Entanglement purification and protection in a superconducting quantum network

  1. Haoxiong Yan,
  2. Youpeng Zhong,
  3. Hung-Shen Chang,
  4. Audrey Bienfait,
  5. Ming-Han Chou,
  6. Christopher R. Conner,
  7. Étienne Dumur,
  8. Joel Grebel,
  9. Rhys G. Povey,
  10. and Andrew N. Cleland
High-fidelity quantum entanglement is a key resource for quantum communication and distributed quantum computing, enabling quantum state teleportation, dense coding, and quantum encryption. Any sources of decoherence in the communication channel however degrade entanglement fidelity, thereby increasing the error rates of entangled state protocols. Entanglement purification provides a method to alleviate these non-idealities, by distilling impure states into higher-fidelity entangled states. Here we demonstrate the entanglement purification of Bell pairs shared between two remote superconducting quantum nodes connected by a moderately lossy, 1-meter long superconducting communication cable.
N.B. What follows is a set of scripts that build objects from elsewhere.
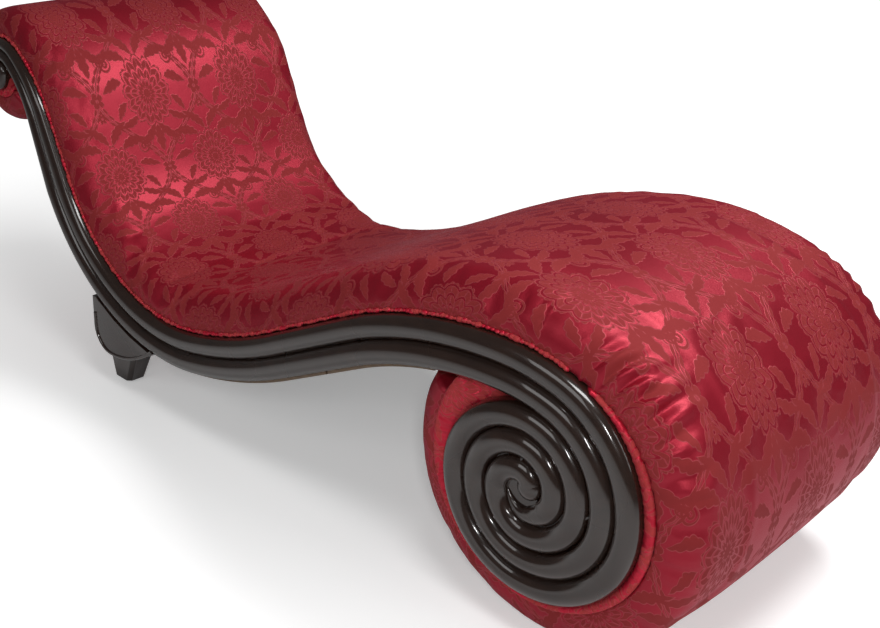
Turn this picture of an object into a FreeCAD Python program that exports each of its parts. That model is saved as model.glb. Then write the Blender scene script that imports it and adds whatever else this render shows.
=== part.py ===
import FreeCAD, Part
import math
import os

# Fainting couch with two carved S-shaped side frames, a padded head roll and a padded foot drum.
# Millimetres, +Z up, +X towards the foot drum, +Y towards the lying person's left.
# The origin lies on the floor, in the middle of the couch's length and width.

# Sizes across the couch
frame_width = 620.0            # over the flat grounds of the two show rails
rail_thickness = 22.0          # show rail without its beads
bead_rise = 14.0               # how far a full-width bead stands out of the rail
board_thickness = 24.0         # side boards, drum bulkheads and head bulkheads

# The S line of the rail's upper edge, from the drum back to the head
drum_rim_radius = 186.0        # circle that the upholstery follows round the drum
drum_tangent_angle = 65.6      # where the crest meets that circle, in degrees
crest_radius = 354.0
crest_turn = 25.5
hump_radius = 741.0
hump_turn = 26.1
slope_length = 192.0
rise_radius = 876.0
rise_turn = 15.7
dip_radius = 362.0
dip_turn = 74.6
back_length = 138.0
neck_radius = 275.0
neck_turn = 31.6
head_radius = 98.0
brow_radius = 150.0            # flat end of the line beyond its highest point
brow_turn = 12.0

# Show rail and its spirals
rail_width = 80.0              # two beads side by side
head_rail_width = 46.0         # the same two beads at the top of the head
foot_spiral_heading = -15.0    # where the foot scroll leaves the crest, in degrees
foot_spiral_radius = 199.4     # outer edge of the first quarter
head_spiral_radius = 60.0
backing_share = 0.82           # radius of the disc behind a spiral's eye, as a share of a winding's
least_radius = 1.0             # inner edge of the last winding, open so far round its centre

# Facets that stand for round stretches
fine_facet = 7.5               # degrees of turn from one facet to the next
coarse_facet = 15.0
bead_facets = 4                # flats across one bead
shoulder_facets = 4            # flats round one shoulder of a pad
least_facet = 1.0              # no facet turns less than this
flat_enough = 1e-6             # a facet whose corners are this near one plane stays whole

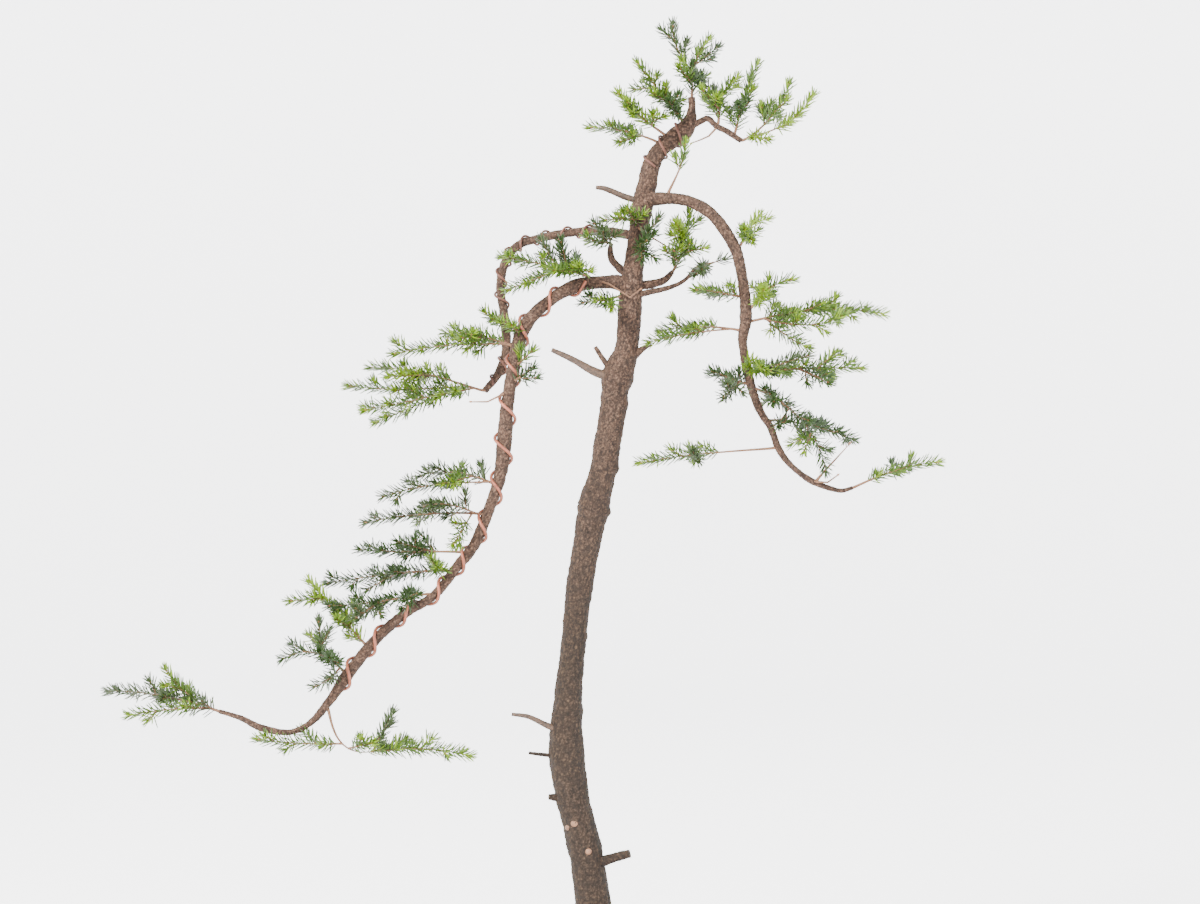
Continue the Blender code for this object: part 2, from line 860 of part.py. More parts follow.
def shoot_path(start, heading, tip, bow, stub):
    """Points from start to tip: a short stub along heading, the bend, then even steps."""
    way = tip - start
    across = Vector((-way.z, 0, way.x)).normalized()
    base = start + heading * stub
    corners = (
        base,
        base + heading * CORE_BEND,
        base.lerp(tip, BOW_PLACE) + across * (bow * MM * BOW_GAIN),
        tip,
    )
    fine = [bezier(corners, step / CURVE_STEPS) for step in range(CURVE_STEPS + 1)]
    lengths = np.cumsum([0] + [(b - a).length for a, b in zip(fine, fine[1:])])
    total = lengths[-1]
    body = max(total - NEEDLE_START - TIP_PITCH, NEEDLE_PITCH)
    steps = max(1, round(body / NEEDLE_PITCH))
    marks = [0] + [NEEDLE_START + body * step / steps for step in range(steps)]
    marks += [total - TIP_PITCH, total]
    places = np.interp(marks, lengths, np.arange(len(fine)))
    path = [fine[int(p)].lerp(fine[min(int(p) + 1, CURVE_STEPS)], p % 1) for p in places]
    return ([start] if stub else []) + path


def root_on(limb, mark, tip, wires):
    """Where a stem leaves the limb towards its tip: the point, the way out."""
    axis = limb["axis"]
    if mark is None:
        ahead = (axis[-1] - axis[-2]).normalized()
        return axis[-1] + ahead * GAP, ahead
    spot = Vector((mark[0] * MM, 0, mark[1] * MM))
    nearest = min(range(1, len(axis) - 1), key=lambda i: (axis[i].xz - spot.xz).length)
    for shift in ROOT_SHIFTS:
        index = min(max(nearest + shift, 1), len(axis) - 2)
        ahead = (axis[index + 1] - axis[index - 1]).normalized()
        out = tip - axis[index]
        out = (out - ahead * out.dot(ahead)).normalized()
        outside = axis[index] + out * ROOT_REACH
        hits = [surface.ray_cast(outside, -out, ROOT_REACH) for surface in limb["surfaces"]]
        hits = [hit for hit in hits if hit[0]]
        if not hits:
            continue
        hit, normal, _, _ = min(hits, key=lambda found: found[3])
        if not near(wires, hit + normal * CORE_RADIUS, CORE_CLEAR):
            break
    return hit + normal * GAP, normal


def point_along(path, share):
    """The point at a share of the path's length, and never right at its foot."""
    left = max(share * sum((b - a).length for a, b in zip(path, path[1:])), CORE_BEND)
    for one, other in zip(path, path[1:]):
        length = (other - one).length
        if left <= length:
            return one.lerp(other, left / length)
        left -= length
    return path[-2].lerp(path[-1], 0.9)


def touches(path, surfaces):
    """Whether a shoot comes too near to anything past its first few millimetres."""
    run = 0.0
    for one, other in zip(path, path[1:]):
        length = (other - one).length
        for step in range(math.ceil(length / PROBE_STEP)):
            way = step * PROBE_STEP
            spot = one.lerp(other, way / length)
            if run + way > CORE_BEND and near(surfaces, spot, CORE_CLEAR):
                return True
        run += length
    return False


def between(path, shares):
    """Points at the given shares of every stretch of the path."""
    return [one.lerp(other, share) for one, other in zip(path, path[1:]) for share in shares]


def grow_needles(core, path, bare, source, taken, others, surfaces):
    """Raises a needle from each face of the core that has room for it."""
    body = bmesh.new()
    body.from_mesh(core.data)
    lengths = np.cumsum([0] + [(b - a).length for a, b in zip(path, path[1:])])
    middles = between(path, (0.5,))
    first = max(NEEDLE_START, bare * lengths[-1]) - MM
    for face in [side for side in body.faces if len(side.verts) == 4]:
        centre = face.calc_center_median()
        index = min(range(len(middles)), key=lambda i: (middles[i] - centre).length)
        if lengths[index] < first:
            continue
        stretch = path[index + 1] - path[index]
        ahead = stretch.normalized()
        out = (face.normal - ahead * face.normal.dot(ahead)).normalized()
        aim = out * math.sin(NEEDLE_LEAN) + ahead * math.cos(NEEDLE_LEAN)
        length = NEEDLE_LENGTH * source.uniform(1 - NEEDLE_SPREAD, 1 + NEEDLE_SPREAD)
        tip = centre + aim * length
        foot = stretch * NEEDLE_FOOT
        edges = between((centre - foot, tip, centre, tip, centre + foot), (0, 0.2, 0.5, 0.8))
        line = between((centre, tip), (0.25, 0.5, 0.75, 1))
        if any(near(surfaces, spot, NEEDLE_CLEAR) for spot in edges):
            continue
        if any((spot - other).length < SHOOT_CLEAR for spot in line for other in others):
            continue
        if any((spot - other).length < NEEDLE_CLEAR for spot in line for other in taken):
            continue
        raised = bmesh.ops.poke(body, faces=[face])["verts"][0]
        raised.co = tip
        taken.extend(line)
    bmesh.ops.triangulate(body, faces=body.faces)
    body.to_mesh(core.data)
    body.free()


def keep_largest(mesh):
    """Drops loose scraps and sealed hollows, which are all the smaller shells."""
    body = bmesh.new()
    body.from_mesh(mesh)
    left = set(body.verts)
    shells = []
    while left:
        shell = set()
        edge = {left.pop()}
        while edge:
            shell |= edge
            edge = {e.other_vert(v) for v in edge for e in v.link_edges} - shell
        left -= shell
        shells.append(shell)
    shells.sort(key=len)
    bmesh.ops.delete(body, geom=[v for shell in shells[:-1] for v in shell], context="VERTS")
    body.to_mesh(mesh)
    body.free()


def make_spray(name, row, limbs, surfaces, wires, section, collection, workshop):
    """One mass of foliage: a stem, its forks and their needles, joined in one solid."""
    limb_name, mark, stem_row, *fork_rows = row
    limb = limbs[limb_name]
    source = random.Random(f"{SEED} {name}")
    tip = Vector(stem_row[:3]) * MM
    start, heading = root_on(limb, mark, tip, wires)
    stem = shoot_path(start, heading, tip, stem_row[3], CORE_STUB)
    shoots = [(stem, stem_row[4], CORE_RADIUS)]
    for share, *tip_mm, bow, bare in fork_rows:
        base = point_along(stem, share)
        end = Vector(tip_mm) * MM
        path = shoot_path(base, (end - base).normalized(), end, bow, 0)
        if not touches(path, surfaces):
            shoots.append((path, bare, FORK_RADIUS))
    group = new_collection(name + "_forks", workshop)
    taken = []
    pieces = []
    for number, (path, bare, radius) in enumerate(shoots):
        target = group if number else collection
        sizes = np.linspace(radius, CORE_TIP_RADIUS, len(path))
        label = name if number == 0 else f"{name}_{number}"
        core = solid_tube(label, path, sizes, 0, target, section, CORE_TWIST)
        rest = [between(other, (0, 1 / 3, 2 / 3)) for other, _, _ in shoots if other is not path]
        others = [spot for spots in rest for spot in spots]
        grow_needles(core, path, bare, source, taken, others, surfaces)
        pieces.append(core)
    if len(pieces) > 1:
        boolean(pieces[0], "UNION", group=group)
    keep_largest(pieces[0].data)
    for piece in pieces[1:]:
        bpy.data.objects.remove(piece)
    pieces[0].data.materials.clear()
    pieces[0].data.materials.append(finish("needles"))
    return pieces[0]


def make_section(workshop):
    """The three-cornered outline of a shoot's core, one metre across its radius."""
    data = bpy.data.curves.new("core_section", "CURVE")
    data.dimensions = "2D"
    spline = data.splines.new("POLY")
    spline.points.add(2)
    for number, point in enumerate(spline.points):
        angle = number * 2 * math.pi / 3
        point.co = (math.cos(angle), math.sin(angle), 0, 1)
    spline.use_cyclic_u = True
    obj = bpy.data.objects.new("core_section", data)
    workshop.objects.link(obj)
    obj.hide_render = True
    return obj


def main():
    clear_scene()
    tree = new_collection("spruce_bonsai")
    workshop = new_collection("cutters")
    make_pot(tree)
    make_soil(tree)
    trunk = make_trunk(tree, workshop)
    points, radii = smooth_path(TRUNK, TRUNK_STEP)
    cutter = solid_tube("trunk_clearance", points, radii + GAP, TRUNK_RESOLUTION, workshop)
    cutter.hide_render = True
    cutter.display_type = "WIRE"

    axes = {"trunk": TRUNK}
    pieces = {"trunk": [trunk]}
    for name, row in LIMBS.items():
        axes[name] = row[0]
        pieces[name] = make_limb(name, row, tree, cutter)
    wires = [surface_of(make_wire(name, row, tree)) for name, row in WIRES.items()]

    limbs = {}
    surfaces = list(wires)
    for name, stations in axes.items():
        points, _ = smooth_path(stations, AXIS_STEP)
        skins = [surface_of(piece) for piece in pieces[name]]
        limbs[name] = {"axis": [Vector(point) for point in points], "surfaces": skins}
        surfaces += skins
    section = make_section(workshop)
    for name, row in SPRAYS.items():
        spray = make_spray(name, row, limbs, surfaces, wires, section, tree, workshop)
        surfaces.append(surface_of(spray))


main()
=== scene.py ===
"""The spruce bonsai as the photograph shows it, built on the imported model."""

import math
import random

import bmesh
import bpy
import numpy as np
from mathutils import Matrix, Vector, noise


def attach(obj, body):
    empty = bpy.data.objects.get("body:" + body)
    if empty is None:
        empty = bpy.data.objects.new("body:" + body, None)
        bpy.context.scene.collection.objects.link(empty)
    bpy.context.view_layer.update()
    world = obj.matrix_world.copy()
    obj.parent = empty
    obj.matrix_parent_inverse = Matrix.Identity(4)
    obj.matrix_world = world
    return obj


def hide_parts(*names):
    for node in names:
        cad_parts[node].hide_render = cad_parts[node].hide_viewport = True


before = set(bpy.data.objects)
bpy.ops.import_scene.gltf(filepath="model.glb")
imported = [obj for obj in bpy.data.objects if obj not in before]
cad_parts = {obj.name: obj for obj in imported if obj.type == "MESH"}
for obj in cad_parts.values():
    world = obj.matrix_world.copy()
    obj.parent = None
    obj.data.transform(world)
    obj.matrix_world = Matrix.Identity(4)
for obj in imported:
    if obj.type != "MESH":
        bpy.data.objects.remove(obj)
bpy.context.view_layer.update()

MM = 0.001


# Studio: the tree stands before a plain pale wall, lit softly from the upper left. A round
# wall with a coved foot gives the same ground from every side.
ROOM_RADIUS = 9.0
ROOM_COVE = 2.5
ROOM_HEIGHT = 8.0
COVE_STEPS = 12
ROOM_SIDES = 96
CAMERA_DISTANCE = 3.5
CAMERA_HEIGHT = 0.790
CAMERA_LENS = 84.0
SENSOR_WIDTH = 36.0


def link(obj):
    bpy.context.scene.collection.objects.link(obj)
    return obj


def evaluated_mesh(obj):
    bpy.context.view_layer.update()
    graph = bpy.context.evaluated_depsgraph_get()
    return bpy.data.meshes.new_from_object(obj.evaluated_get(graph))


def bake(obj):
    """The object with its modifiers worked into its mesh."""
    mesh = evaluated_mesh(obj)
    obj.modifiers.clear()
    obj.data = mesh
    return obj


def turned(name, profile, sides):
    """A surface of revolution from (radius, height) pairs."""
    mesh = bpy.data.meshes.new(name)
    mesh.from_pydata(
        [(radius, 0, height) for radius, height in profile],
        [(index, index + 1) for index in range(len(profile) - 1)],
        [],
    )
    obj = link(bpy.data.objects.new(name, mesh))
    screw = obj.modifiers.new("turn", "SCREW")
    screw.steps = sides
    screw.render_steps = sides
    screw.use_merge_vertices = True
    screw.merge_threshold = 1e-5
    screw.use_smooth_shade = True
    return bake(obj)


def new_material(name, roughness):
    """A Principled material, with its nodes, links and shader."""
    material = bpy.data.materials.new(name)
    material.use_nodes = True
    tree = material.node_tree
    shader = tree.nodes["Principled BSDF"]
    shader.inputs["Roughness"].default_value = roughness
    return material, tree.nodes, tree.links, shader


def aim(obj, target):
    obj.rotation_euler = (Vector(target) - obj.location).to_track_quat("-Z", "Y").to_euler()


cove = [
    (
        ROOM_RADIUS - ROOM_COVE + ROOM_COVE * math.sin(step / COVE_STEPS * math.pi / 2),
        ROOM_COVE - ROOM_COVE * math.cos(step / COVE_STEPS * math.pi / 2),
    )
    for step in range(COVE_STEPS + 1)
]
room = turned("studio_wall", [(0, 0), *cove, (ROOM_RADIUS, ROOM_HEIGHT)], ROOM_SIDES)
wall_paint, _, _, shader = new_material("wall_paint", 0.95)
shader.inputs["Base Color"].default_value = (0.86, 0.86, 0.87, 1)
shader.inputs["Specular IOR Level"].default_value = 0.1
shader.inputs["Emission Color"].default_value = (1.0, 1.0, 1.0, 1)
shader.inputs["Emission Strength"].default_value = 1.6
room.data.materials.append(wall_paint)

camera_data = bpy.data.cameras.new("camera")
camera_data.lens = CAMERA_LENS
camera_data.sensor_width = SENSOR_WIDTH
camera = link(bpy.data.objects.new("camera", camera_data))
camera.location = (0, -CAMERA_DISTANCE, CAMERA_HEIGHT)
camera.rotation_euler = (math.pi / 2, 0, 0)
bpy.context.scene.camera = camera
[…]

We use a purification process to correct the dominant amplitude damping errors caused by transmission through the cable, with fractional increases in fidelity as large as 25%, achieved for higher damping errors. The best final fidelity the purification achieves is 94.09±0.98%. In addition, we use both dynamical decoupling and Rabi driving to protect the entangled states from local noise, increasing the effective qubit dephasing time by a factor of 4, from 3 μs to 12 μs. These methods demonstrate the potential for the generation and preservation of very high-fidelity entanglement in a superconducting quantum communication network.